Se gli americani si disimpegnano, i sogni europei di una NATO attiva anche nell’Indo-Pacifico rischiano di svanire. L’UE dovrà decidere se vuole contare qualcosa oppure restare schiacciata tra le rivalità tra Washington e Pechino.

Russia e Cina: alleati per forza

Per anni, gli strateghi americani hanno fantasticato sulla possibilità di dividere Russia e Cina. Con Trump, questa idea diventa pura utopia. L’asse Mosca-Pechino si basa su tre pilastri solidissimi: una frontiera immensa, economie complementari e la comune necessità di resistere all’egemonia occidentale.

Paradossalmente, la Russia potrebbe trovarsi in una posizione simile a quella della Cina nei primi anni 2000: concentrarsi sullo sviluppo economico mantenendo flessibilità strategica. Invece di perdere tempo a provocare gli USA, Mosca potrebbe rafforzare il proprio ruolo di partner economico di Pechino, evitando di diventare un semplice vassallo.

Pechino, invece, si prepara a subire il colpo. Trump non si limiterà a contenere la Cina, cercherà di ridimensionarne l’influenza economica con ogni mezzo. Ma la Cina non è impreparata: si sta blindando da anni contro il rischio di una decoupling economico con l’Occidente.

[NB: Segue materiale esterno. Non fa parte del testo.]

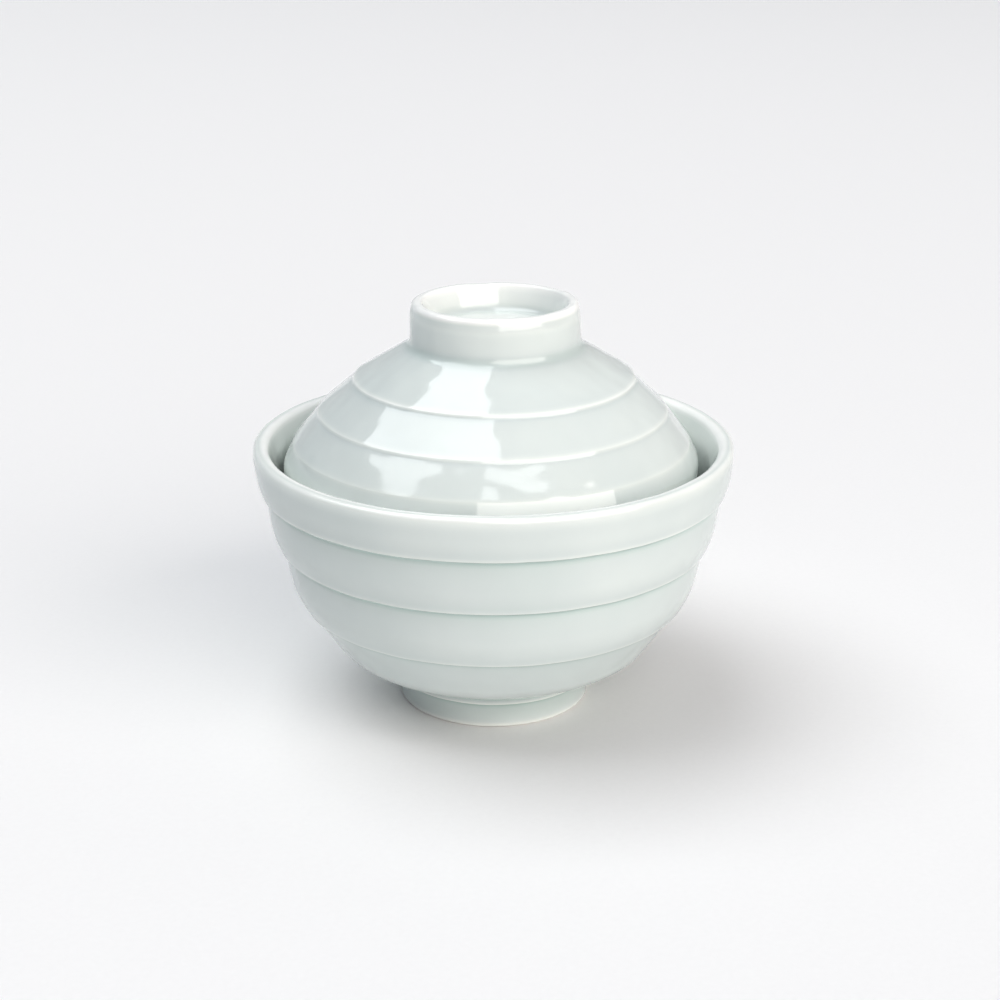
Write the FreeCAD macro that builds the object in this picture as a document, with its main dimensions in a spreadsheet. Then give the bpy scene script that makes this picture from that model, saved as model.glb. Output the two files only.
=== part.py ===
import FreeCAD, Part
import os
import Sketcher

# Lidded rice bowl in thrown and turned porcelain: a footed bowl and a lid that nests inside its rim.
# Millimetres, +Z up, origin at the centre of the foot ring's resting plane.

doc = FreeCAD.newDocument("LiddedRiceBowl")

# ---------------------------------------------------------------------------------------------
# Driving dimensions: alias, value in mm, meaning
# ---------------------------------------------------------------------------------------------
DIMENSIONS = [
    ("rim_radius", 60.5, "bowl: outside radius of the lip"),
    ("bowl_height", 69.0, "bowl: top of the lip"),
    ("lip_width", 3.6, "bowl: thickness of the lip"),
    ("lip_round", 1.6, "bowl: rounding of both sides of the lip"),
    ("band_step", 1.1, "bowl: how far each band starts inside the edge above it"),
    ("band_drop", 0.5, "bowl: height of the step under each edge"),
    ("knee_one_radius", 59.6, "bowl: first band, where it starts to roll in"),
    ("knee_one_height", 61.0, "bowl: first band, height of that place"),
    ("edge_one_radius", 58.6, "bowl: lower edge of the first band"),
    ("edge_one_height", 57.9, "bowl: height of that edge"),
    ("knee_two_radius", 56.2, "bowl: second band, where it starts to roll in"),
    ("knee_two_height", 47.5, "bowl: second band, height of that place"),
    ("edge_two_radius", 54.6, "bowl: lower edge of the second band"),
    ("edge_two_height", 43.6, "bowl: height of that edge"),
    ("knee_three_radius", 51.5, "bowl: third band, where it starts to roll in"),
    ("knee_three_height", 32.4, "bowl: third band, height of that place"),
    ("edge_three_radius", 49.0, "bowl: lower edge of the third band"),
    ("edge_three_height", 28.0, "bowl: height of that edge"),
    ("belly_radius", 39.6, "bowl: turn of the lowest band towards the foot"),
    ("belly_height", 15.0, "bowl: height of that turn"),
    ("belly_round", 12.0, "bowl: rounding of that turn"),
    ("knee_round", 9.0, "bowl: rounding where the three upper bands roll in"),
    ("edge_round", 0.45, "both: softening of the band edges by the glaze"),
    ("foot_radius", 24.4, "bowl: outside radius of the foot ring on the table"),
    ("foot_top_radius", 24.8, "bowl: outside radius of the foot ring at its top"),
    ("foot_height", 6.8, "bowl: height of the foot ring's outside wall"),
    ("foot_wall", 3.8, "bowl: thickness of the foot ring"),
    ("foot_recess", 7.0, "bowl: depth of the recess inside the foot ring"),
    ("foot_round", 0.7, "bowl: rounding of the foot ring's resting edge"),
    ("collar_radius", 25.9, "bowl: narrow collar between the foot ring and the lowest band"),
    ("collar_height", 9.2, "bowl: top of that collar"),
    ("inner_seat_radius", 51.65, "bowl: radius of the inside wall where the lid rests"),
    ("inner_seat_height", 51.6, "bowl: height of that place"),
    ("inner_waist_radius", 44.8, "bowl: radius of the inside wall lower down"),
    ("inner_waist_height", 28.0, "bowl: height of that place"),
    ("inner_belly_radius", 36.5, "bowl: turn of the inside wall above the belly"),
    ("inner_belly_height", 18.3, "bowl: height of that turn"),
    ("inner_heel_radius", 22.0, "bowl: turn of the inside wall into the floor"),
    ("inner_heel_height", 12.8, "bowl: height of that turn"),
    ("floor_height", 12.0, "bowl: top of the floor at the centre"),
    ("inner_round", 16.0, "bowl: rounding of the inside"),
    ("knob_radius", 20.8, "lid: outside radius of the knob ring at its top"),
    ("knob_base_radius", 21.2, "lid: outside radius of the knob ring at its foot"),
    ("lid_top", 104.3, "lid: top of the knob ring"),
    ("knob_wall", 2.6, "lid: thickness of the knob ring at its top"),
    ("knob_round", 1.2, "lid: rounding of both sides of the knob ring's top"),
    ("cup_radius", 15.2, "lid: radius of the cup inside the knob ring at its floor"),
    ("cup_depth", 6.4, "lid: depth of that cup"),
    ("knob_foot_height", 93.4, "lid: height where the knob ring stands on the lid"),
    ("knob_foot_round", 2.2, "lid: hollow fillet at the foot of the knob ring"),
    ("ridge_one_radius", 34.9, "lid: first ridge"),
    ("ridge_one_height", 85.1, "lid: height of the first ridge"),
    ("ridge_two_radius", 43.4, "lid: second ridge"),
    ("ridge_two_height", 77.0, "lid: height of the second ridge"),
    ("ridge_three_radius", 49.6, "lid: third ridge"),
    ("ridge_three_height", 69.1, "lid: height of the third ridge"),
    ("ridge_step", 0.35, "lid: how far each band starts outside the ridge above it"),
    ("ridge_drop", 0.95, "lid: how far each band starts below the ridge above it"),
    ("skirt_radius", 52.6, "lid: outside radius of the lowest band at the bowl's lip"),
    ("skirt_height", 63.8, "lid: height of that place"),
    ("skirt_round", 6.0, "lid: rounding where the skirt turns down"),
    ("seat_radius", 51.3, "lid: outside radius of the resting edge"),
    ("seat_height", 51.6, "lid: height of the resting edge"),
    ("seat_width", 3.0, "lid: thickness of the resting edge"),
    ("seat_round", 1.2, "lid: rounding of the resting edge"),
    ("lid_inner_radius", 48.2, "lid: turn of the inside wall under the third ridge"),
    ("lid_inner_height", 64.5, "lid: height of that turn"),
    ("lid_shoulder_radius", 33.0, "lid: turn of the inside wall under the first ridge"),
    ("lid_shoulder_height", 82.0, "lid: height of that turn"),
    ("lid_crown_radius", 17.0, "lid: turn of the inside wall into the ceiling"),
    ("lid_crown_height", 91.2, "lid: height of that turn"),
    ("lid_ceiling", 92.0, "lid: height of the ceiling at the centre"),
    ("lid_inner_round", 14.0, "lid: rounding of the inside"),
    ("lid_lift", 0.0, "lid: height above its resting place"),
]

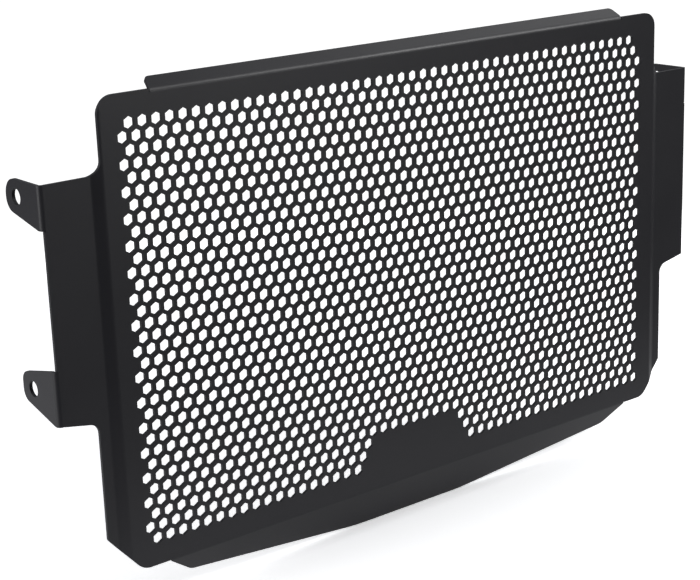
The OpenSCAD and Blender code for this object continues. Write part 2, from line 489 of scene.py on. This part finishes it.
def only_for_camera(nodes, links, seen, lit):
    """Shows one shader to the camera and the other to every ray that lights the object."""
    path = nodes.new("ShaderNodeLightPath")
    mix = nodes.new("ShaderNodeMixShader")
    links.new(path.outputs["Is Camera Ray"], mix.inputs[0])
    links.new(lit, mix.inputs[1])
    links.new(seen, mix.inputs[2])
    return mix.outputs[0]


def floor_material():
    """A pale floor that the camera sees as white, apart from the soft shadow on it; beyond the pale part round the
    guard its colour fades to a painted shade, near-black to all rays but the camera's.
    """
    mat = bpy.data.materials.new("floor")
    mat.use_nodes = True
    nodes, links = mat.node_tree.nodes, mat.node_tree.links
    shader = nodes["Principled BSDF"]
    shader.inputs["Roughness"].default_value = 0.7
    where = nodes.new("ShaderNodeTexCoord")
    scaled = nodes.new("ShaderNodeVectorMath")
    scaled.operation = "MULTIPLY_ADD"
    scaled.inputs[2].default_value = (-PALE_FLOOR_MID[0] / PALE_FLOOR_HALF[0], -PALE_FLOOR_MID[1] / PALE_FLOOR_HALF[1], 0)
    scaled.inputs[1].default_value = (1 / PALE_FLOOR_HALF[0], 1 / PALE_FLOOR_HALF[1], 0)
    links.new(where.outputs["Object"], scaled.inputs[0])
    reach = nodes.new("ShaderNodeVectorMath")
    reach.operation = "LENGTH"
    links.new(scaled.outputs["Vector"], reach.inputs[0])
    # Painted shade: the floor's colour fades from pale to near-black past the pale part round the guard
    pale_to_painted_shade = nodes.new("ShaderNodeMapRange")
    pale_to_painted_shade.inputs["From Min"].default_value = 0.9
    pale_to_painted_shade.inputs["From Max"].default_value = 1.3
    pale_to_painted_shade.inputs["To Min"].default_value = PALE_FLOOR_ALBEDO
    pale_to_painted_shade.inputs["To Max"].default_value = FAR_FLOOR_PAINTED_SHADE
    links.new(reach.outputs["Value"], pale_to_painted_shade.inputs["Value"])
    links.new(pale_to_painted_shade.outputs["Result"], shader.inputs["Base Color"])
    glow = nodes.new("ShaderNodeEmission")
    shown = nodes.new("ShaderNodeMapRange")
    shown.inputs["From Min"].default_value = 0.9
    shown.inputs["From Max"].default_value = 1.1
    shown.inputs["To Min"].default_value = FLOOR_GLOW
    shown.inputs["To Max"].default_value = 1.0
    links.new(reach.outputs["Value"], shown.inputs["Value"])
    links.new(shown.outputs["Result"], glow.inputs["Strength"])
    # The camera sees the floor's own light twice, which deepens the soft shadow
    twice = nodes.new("ShaderNodeAddShader")
    links.new(shader.outputs[0], twice.inputs[0])
    links.new(shader.outputs[0], twice.inputs[1])
    both = nodes.new("ShaderNodeAddShader")
    links.new(twice.outputs[0], both.inputs[0])
    links.new(glow.outputs[0], both.inputs[1])
    out = nodes["Material Output"]
    links.new(only_for_camera(nodes, links, both.outputs[0], shader.outputs[0]), out.inputs["Surface"])
    return mat


def make_world():
    world = bpy.data.worlds.new("studio")
    bpy.context.scene.world = world
    world.use_nodes = True
    nodes, links = world.node_tree.nodes, world.node_tree.links
    lit = nodes["Background"]
    lit.inputs["Color"].default_value = (0.93, 0.95, 1.0, 1)
    lit.inputs["Strength"].default_value = WORLD_LIGHT
    seen = nodes.new("ShaderNodeBackground")
    seen.inputs["Color"].default_value = (1, 1, 1, 1)
    seen.inputs["Strength"].default_value = 1.0
    out = nodes["World Output"]
    links.new(only_for_camera(nodes, links, seen.outputs[0], lit.outputs[0]), out.inputs["Surface"])


def area_light(name, place, size, power):
    """A square soft box that points at the guard."""
    light = bpy.data.lights.new(name, "AREA")
    light.size = size
    light.energy = power
    obj = bpy.data.objects.new(name, light)
    obj.location = place
    obj.rotation_euler = (-Vector(place)).to_track_quat("-Z", "Y").to_euler()
    obj.visible_camera = False
    bpy.context.scene.collection.objects.link(obj)


def make_camera():
    data = bpy.data.cameras.new("camera")
    data.lens = CAMERA_LENS
    data.sensor_width = 36
    data.sensor_fit = "HORIZONTAL"
    data.clip_start, data.clip_end = 0.05, 50
    camera = bpy.data.objects.new("camera", data)
    camera.location = CAMERA_PLACE
    camera.rotation_euler = CAMERA_TURN
    bpy.context.scene.collection.objects.link(camera)
    bpy.context.scene.camera = camera


sheet = bpy.data.objects.new("perforated_sheet", sheet_mesh())
bpy.context.scene.collection.objects.link(sheet)
soften(sheet, EDGE_BEVEL, BEVEL_FROM)
sheet.data.materials.clear()
sheet.data.materials.append(powder_coat())
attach(sheet, "root")
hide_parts("guard_sheet")

floor_z = cad_box[0][2] - 0.0002
bpy.ops.mesh.primitive_plane_add(size=16, location=(0, 0, floor_z))
floor = bpy.context.object
floor.name = "floor"
floor.data.materials.append(floor_material())

make_world()
for light in LIGHTS:
    area_light(*light)
make_camera()

scene = bpy.context.scene
scene.view_settings.view_transform = "Standard"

Uno scenario da riscrivere

Il ritorno di Trump non è solo un cambio di presidenza, è uno scossone all’intero equilibrio mondiale. Gli Stati Uniti stanno voltando pagina: basta impero liberale, avanti con una politica estera basata su interessi puramente transazionali.

Per la Russia, questa svolta significa meno scontri ideologici con Washington, ma una competizione accesa su temi strategici come l’Artico. Per la Cina, è un attacco frontale. La domanda è: riuscirà Pechino a sopravvivere in un mondo dove gli USA non si limitano più a contenerla, ma vogliono attivamente ridimensionarne il peso economico?

E per l’Europa, il futuro è ancora più incerto. Gli europei stanno perdendo il loro ruolo di partner privilegiati degli americani e si trovano a dover navigare da soli in acque sempre più agitate.

Una cosa è sicura: il mondo sta cambiando velocemente, e le vecchie regole non valgono più. L’America di Trump sta riscrivendo il gioco, e gli altri dovranno adattarsi o soccombere.